Many marriages took place between club members. “It was a great way to get acquainted,” Father Logan said.

On one hike, a member found part of an Indian totem pole and that became the club’s symbol.

Father Logan also enjoyed traveling and volunteered to serve as a chaplain on cruise ships to Alaska and other ports of call. He also guided a couple of tours to Europe, once for two months with 18 graduates of Seattle College. “We toured nearly all of Europe on less than $5 a day,” he said.

Father Logan spends his days less energetically now, and uses a walker to get around. His health is good, he said, but his hearing and eyesight are nearly gone. With the help of Brother Adam, who fixes the altar, he says Mass in the infirmary’s chapel each weekday. “I say the same Mass and have it pretty well memorized,” he said. He listens to a “good music” radio station, and chats with the visitors who stop by.

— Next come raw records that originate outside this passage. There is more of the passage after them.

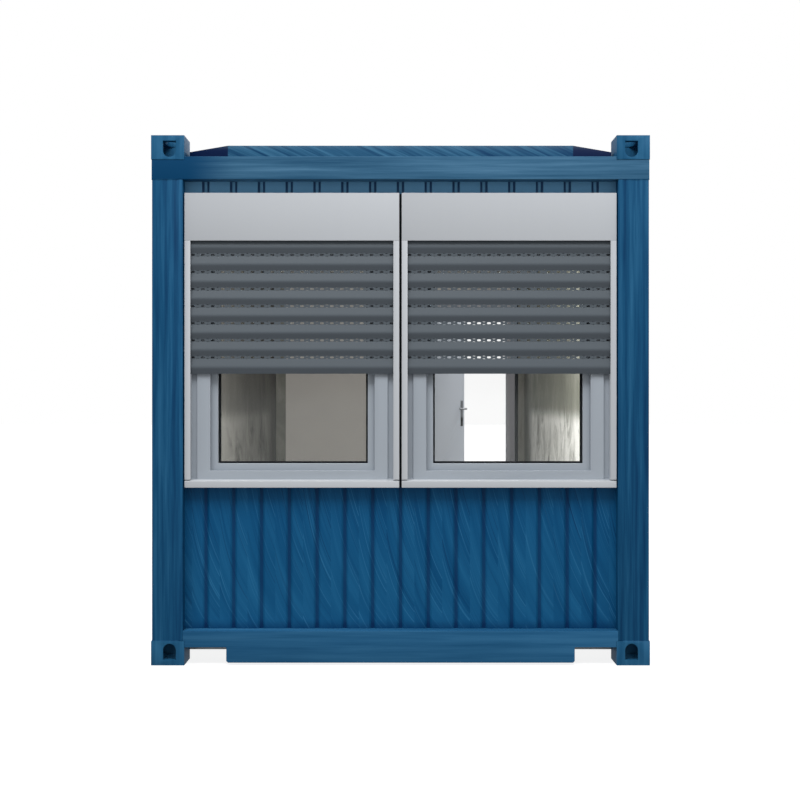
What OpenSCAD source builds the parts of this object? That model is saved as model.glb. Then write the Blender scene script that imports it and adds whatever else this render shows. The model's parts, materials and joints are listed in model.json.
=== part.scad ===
// Twenty-foot site office: a steel-framed container cabin with corner castings, profiled
// cladding, two shuttered windows in the front gable (+X) and a door in the rear gable (-X).
// Millimetres, +Z up, origin at the centre of the footprint on the castings' undersides.

/* [Body] */
// Overall length over the castings
body_l = 6058; // [4800:1:9200]
// Overall width over the castings
body_w = 2438; // [2300:1:3000]
// Overall height over the castings
body_h = 2591; // [2500:1:3200]

/* [Corner castings] */
// Casting length, along the body
casting_l = 178; // [170:1:190]
// Casting width, across the body
casting_w = 162; // [150:1:175]
// Casting height
casting_h = 118; // [112:1:130]
// Thickness of the plate round the main aperture
casting_plate = 26.5; // [20:0.5:32]
// Thickness of the outer walls
casting_wall = 16; // [12:1:22]
// Thickness of the walls that face the body
casting_inner_wall = 12; // [8:1:16]
// Distance of the main aperture's centre from the end face
aperture_end = 102.5; // [96:0.5:108]
// Distance of the main aperture's centre from the side face
aperture_side = 89.5; // [84:0.5:95]
// Length of the main aperture
aperture_l = 124; // [110:1:130]
// Width of every aperture
aperture_w = 63.5; // [50:0.5:66]

/* [Frame] */
// Corner post width, seen from the gable
post_w = 150; // [120:1:180]
// Inset of the posts' faces behind the castings' faces
post_inset = 4; // [1:1:8]
// Inset of the rails' faces behind the castings' faces
rail_inset = 2; // [1:1:6]
// Wall thickness of posts and rails
steel_t = 4; // [3:0.5:8]
// Width of the long side rails
side_rail_w = 64; // [55:1:90]
// Distance from the top of the castings down to the underside of the top rails
top_rail_drop = 215; // [190:1:240]
// Height of the gutter lip above the castings' undersides
gutter_lip_h = 15; // [8:1:25]
// Top of the bottom rails above the ground
sill_top = 168; // [150:1:200]
// Ground clearance of the bottom rails
sill_clearance = 12.5; // [6:0.5:20]
// Length of the notch at each end of a gable sill
notch_l = 205; // [120:1:260]
// Height of that notch
notch_h = 75; // [40:1:90]
// Chamfer at the notch's lower inner corner
notch_chamfer = 8; // [3:1:15]

/* [Roof] */
// Distance of the roof pan's end behind the gable face
pan_end_gap = 100; // [80:1:130]
// Half width of the roof pan less than the side of the body
pan_side_gap = 174; // [165:1:220]
// Height of the pan's edge below the top of the castings
pan_edge_drop = 64; // [50:1:80]
// Height of the pan's crown below the top of the castings
pan_crown_drop = 32; // [20:1:45]
// Run of the slope from the pan's edge to its crown
pan_slope_run = 189; // [100:1:300]
// Thickness of the roof sheet
roof_sheet_t = 3; // [2:0.5:6]
// Lap of the flat gutter sheets on the long top rails
gutter_lap = 40; // [10:1:50]
// Thickness of the ceiling board
ceiling_t = 16; // [10:1:25]
// Height of the ceiling above the underside of the top rails
ceiling_rise = 34; // [10:1:60]

/* [Floor] */
// Depth of the insulated floor cassette
cassette_h = 100; // [80:1:120]
// Thickness of the floor board
floor_board_t = 22; // [15:1:28]
// Thickness of the floor covering
floor_cover_t = 3; // [2:0.5:5]

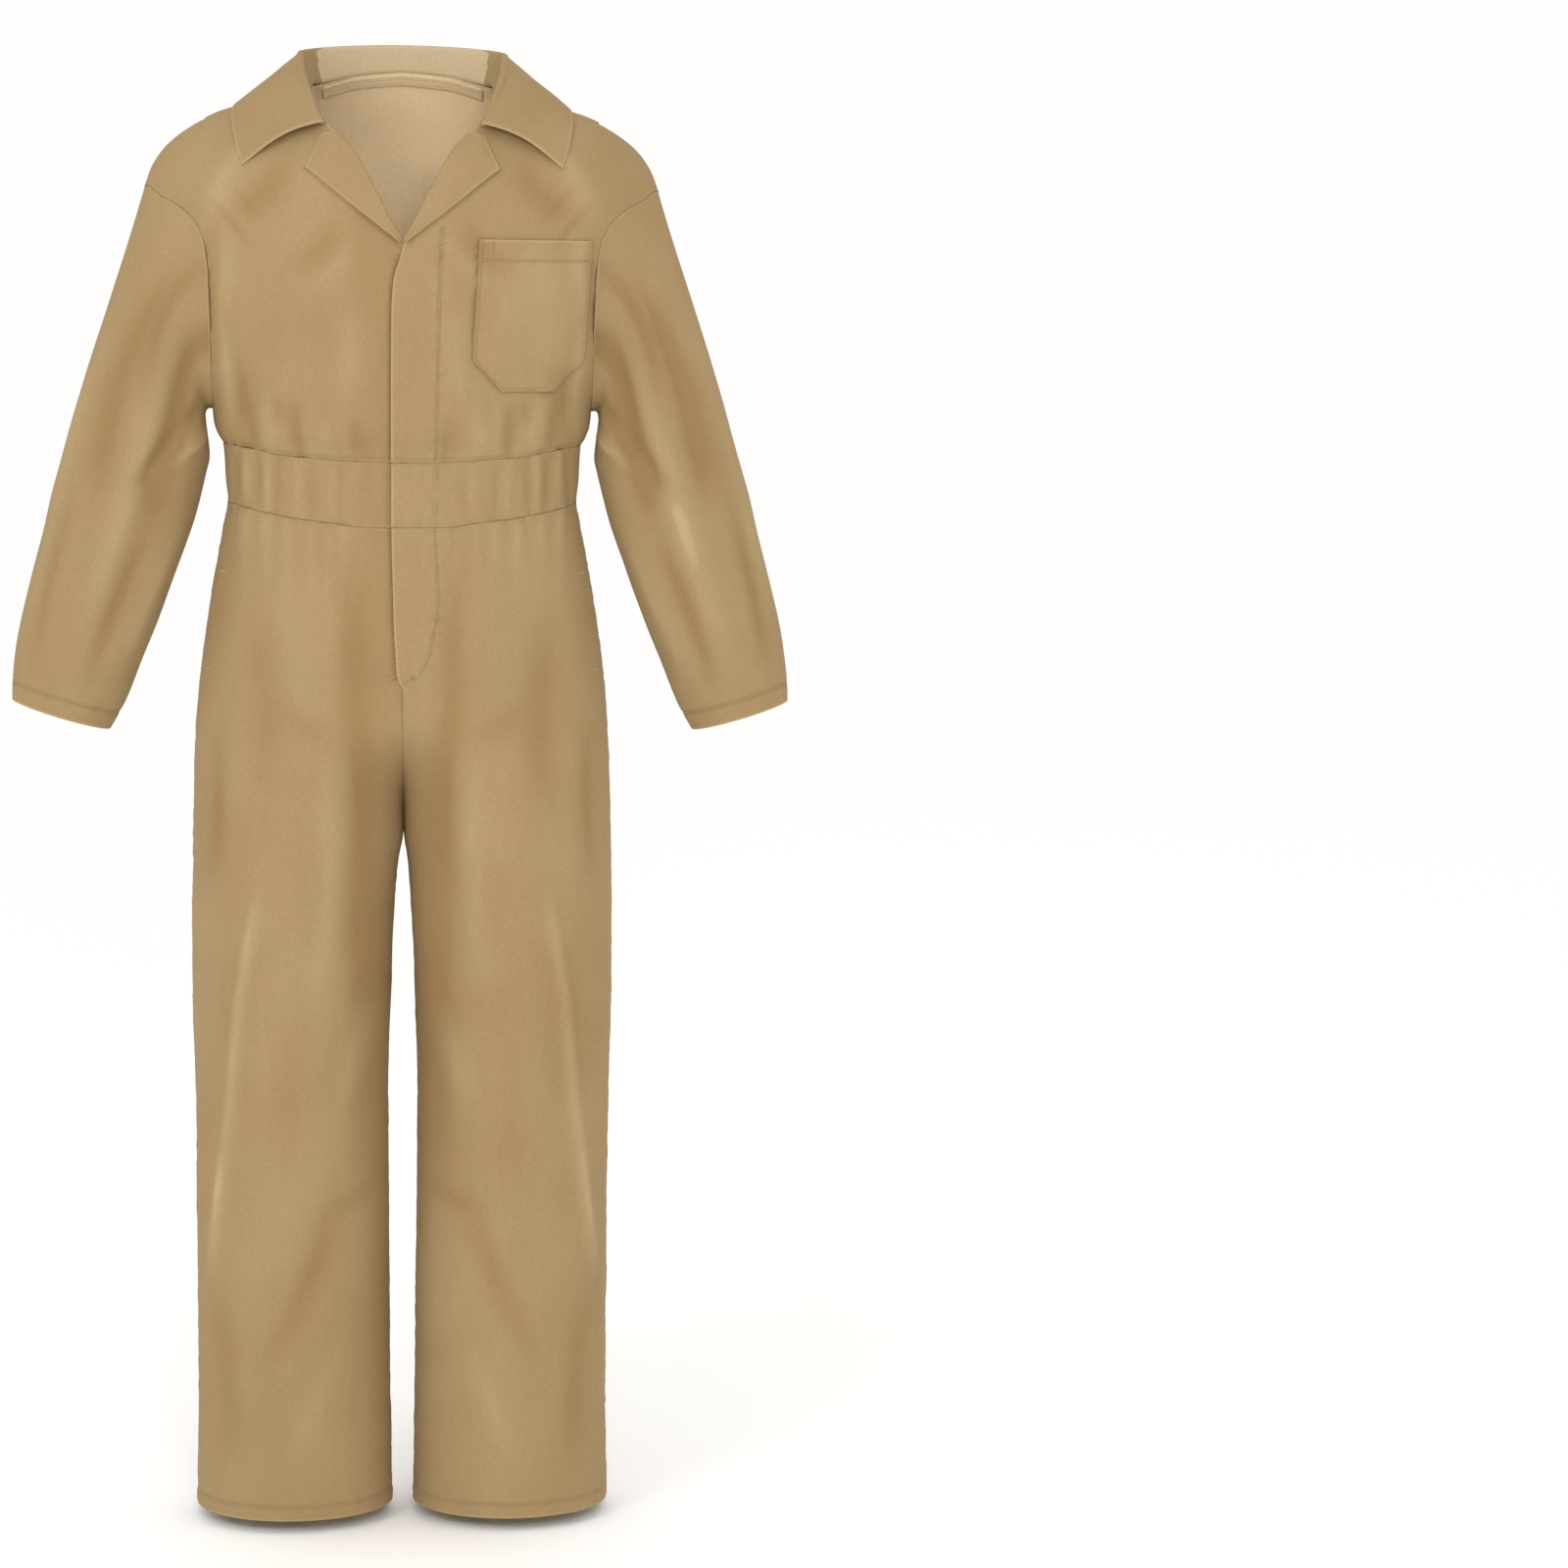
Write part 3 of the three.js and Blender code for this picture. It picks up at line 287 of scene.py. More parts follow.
# Gathers that a seam or an elastic draws in: x, half width, reach, height
FRONT_GATHERS = [
    (58, 5, 22, 1.6), (74, 5, 30, 2), (92, 6, 26, 2.4), (115, 6, 34, 3), (138, 6, 30, 3),
    (158, 6, 36, 3.2),
]
BACK_GATHERS = [
    (104, 6, 34, 2.2), (122, 6, 48, 2.8), (138, 5, 66, 3.6), (149, 4.5, 80, 3.6),
    (159, 4, 70, 3.4), (168, 3.6, 84, 3),
]
ELASTIC_FROM_X = 138.0
ELASTIC_RIBS = 8
ELASTIC_RIB_HEIGHT = 1.5


def fold_relief(folds, x, z):
    height = np.zeros(np.broadcast(x, z).shape)
    for from_x, from_z, to_x, to_z, half_width, rise, bow in folds:
        run_x, run_z = to_x - from_x, to_z - from_z
        length = math.hypot(run_x, run_z)
        along = ((x - from_x) * run_x + (z - from_z) * run_z) / length**2
        on_line = np.clip(along, 0.0, 1.0)
        side = ((x - from_x) * run_z - (z - from_z) * run_x) / length
        off = side - bow * np.sin(math.pi * on_line)
        away = np.hypot(off, (along - on_line) * length)
        width = half_width * np.where(off > 0, 1.15, 0.85)
        fade = np.sin(math.pi * np.clip(along, 0.02, 0.98)) ** 0.6
        height += rise * fade * np.exp(-((away / width) ** 2))
    return height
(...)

Father Logan also carries on an extensive correspondence, assisted by friends who type and mail his monthly letters. Plus, “I have lots of time to pray,” he said. He especially enjoys sitting on the patio in the garden, praying his beads.

None of his siblings lived to be over 90. His mother was 93 when she died.

Father Logan said he perused a catalog of Jesuits and found a classmate in New Orleans, Jesuit Father Warren Miller, who is 100 years old. “We may well be the two oldest Jesuits in the country,” he said at his birthday party.

In looking back, Father Logan said there were two things he had never done: “I was never late for Mass and I never had a homily longer than 10 minutes.”

Advice for others? “Make use of the sacraments — Eucharist and the Sacrament of Reconciliation. Remember that worry doesn’t do any good, and try to keep cheerful.”

Father Logan follows his own advice. At his birthday party, he said, “If the Lord gives me one more year of life, my statistics will be 100 years old, 84 years a Jesuit, 70 years a priest, and a whole life of joy and gladness in the Lord.”